Les deux parties tirent de ce verdict deux conclusions totalement opposées. Arkéa estime « que la CNCM conserve ainsi son statut d’association » puisque le changement de statut ne peut se faire sans son accord. C’est un son de cloche évidemment bien différent pour la CNCM qui se félicite de pouvoir « modifier les statuts et procéder à cette transformation ». L’organe central convoquera prochainement une assemblée générale pour en discuter.

Qu’en pensent les autorités ? Le gouverneur de la Banque de France, François Villeroy de Galhau, souhaite que cette crise se résolve « par accord et pas par déclaration unilatérale ». Dans des propos recueillis ce 25 janvier par Le Télégramme, Jean-Pierre Denis, Président d’Arkéa et du Crédit Mutuel de Bretagne, précisait avoir « des contacts réguliers avec les autorités bancaires françaises et européennes » dans une « démarche lancée en toute transparence ». L’ancien gouverneur Christian Noyer doit remettre rapidement un rapport pour étayer les différentes hypothèses d’une séparation.

Les conséquences d’une éventuelle scission

Toutefois, le scénario du divorce soulève aussitôt deux questions majeures : quel est le schéma juridique à instaurer ? Quelle situation prudentielle pour les deux nouvelles entités ? Sur le second point, Arkéa se montre rassurant, mettant en avant son ratio de solvabilité élevé (16,9 %) et un total de bilan de 125 milliards d’euros au 30 juin dernier.

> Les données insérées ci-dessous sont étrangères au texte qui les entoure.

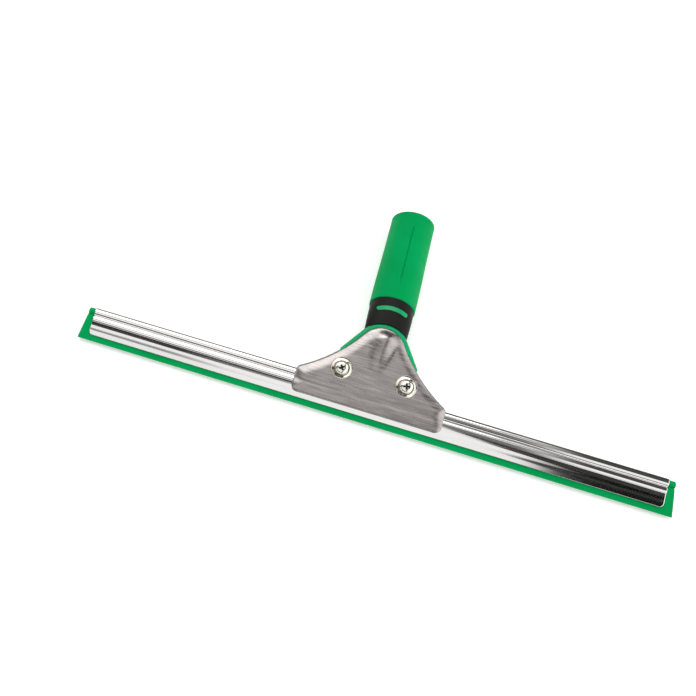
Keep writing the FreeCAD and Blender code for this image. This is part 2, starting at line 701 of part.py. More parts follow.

L’établissement s’appuie sur une croissance validant sa stratégie (4,1 millions de sociétaires et de clients) autour de ses réseaux de banque de proximité, ses filiales, sa position dans la banque en ligne (Fortuneo) et ses services numériques (rachat de Pumpkin, prises de participation dans Younited, Linxo, MaSuccession, Fluo ou Grisbee).

Malgré tout, les agences de notation ne sont pas dupes. En 2016, Moody’s plaçait l’établissement sous perspective négative à cause de ses velléités de rupture avec la confédération nationale, qui, le cas échéant, lui couterait deux crans de notation. Ce 24 janvier, c’est S&P Global Rating qui mettait Arkéa en perspective négative, choix reflétant « la probabilité accrue d’une sortie ».

L’un des enjeux est également l’utilisation et la protection de la marque Crédit Mutuel, levier marketing essentiel auquel tient Arkéa. D’après le baromètre trimestriel Posternak/IFOP, le Crédit Mutuel possède le meilleur indice d’image vis-à-vis du public (63 %, +1 entre septembre et novembre 2017). Dans ce baromètre, elle devance CIC (55 %, +4)… sa filiale depuis 1998. D’ailleurs, en cas de séparation, la branche CIC Ouest pourrait concurrencer Arkéa sur ses terres, la règle dite de « territorialité » devenant caduque.